Forex CAD/USD Forecast

In this case study, we will look at Forex (CAD/USD) forecast between 2024 to 2026 to try identify optimal timing for Canadian Producers to source goods and services from the US market that help put a full stop to contract hedging (i.e. profiting from forex fluctuations during the contractual term) and save unnecessary costs.

BPS-AI

2/17/20242 min read

Forex Market Sentiments Published in Feb 2024

The CAD/USD forecast for the forex market suggests that the Canadian dollar (CAD) is expected to strengthen against the US dollar (USD) in the coming weeks. This prediction is based on various factors, including the current economic conditions in Canada, the monetary policy decisions of the Bank of Canada, and the overall market sentiment towards the US dollar. It is anticipated that the CAD will benefit from the recovering Canadian economy, supported by rising commodity prices and increased demand for Canadian exports. Additionally, the USD is facing some headwinds due to the uncertainty surrounding the US economic recovery and the Federal Reserve's cautious approach towards interest rate hikes. However, it is important to note that forex forecasts are subject to various market dynamics and can change rapidly, so companies should closely monitor the market conditions and adjust their strategies accordingly.

Forecasting Model in Real-Time

However, as per the forex model shown in the figure, CAD to USD is expected to trend side-ways with a slight bumps along the way between 2024 to 2026. The average trend represented by the blue line shall remain above 1.3 CAD but likely below 1.4 CAD against a US dollar.

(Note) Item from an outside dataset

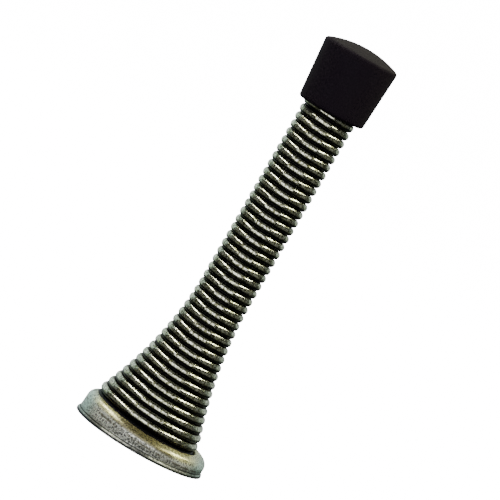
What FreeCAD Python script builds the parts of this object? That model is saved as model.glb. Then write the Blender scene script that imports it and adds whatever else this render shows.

To gain confidence in this model, it was trained on a public data series taken from FRED's (Federal Reserve Economic Data) between 2000 to 2022, and validated on 2023 to develop a 2-year forecast with 95% confidence interval. The reason for selecting longer training period was to help data model learn from hidden patterns and use it to make predictions. The black dots in the graph represents actual training points while the light blue shaded beam represents model uncertainty because no model is 100% accurate. You will also notice that there are some sections in the graph, where black dots aligns very closely with the blue line indicating how well our model was able to learn and predict forex conversions in those time periods while other datapoints mostly within the projected line of path.

So, now the question arises how do we use this model. Simply put, when you are considering buying goods and services from US markets, there is a 95% chance that the predictive forex value will fall on the blue line or within the shaded region indicating continuation of the existing market conditions, and not an outlier (like the ones occurred in 2009 and 2015) suggesting need to pulse check market again. May be this process can be baked into your contracting strategy, helping your organization and your valued suppliers gain visibility of what to expect in the coming months and reconcile forex unsettled balances at the end of the contracting term.

Above cycle can be iterated as often as required to capture significant market shifts in the existing trend line. By re-running mathematical model, we can predict forex trends with calculated certainty and make business decisions quickly to manage unforeseen risks.

**Disclaimer: Views expressed in this article are based on a mathematical forecasting model derived using FRED's data series solely, and is subject to change with additional information.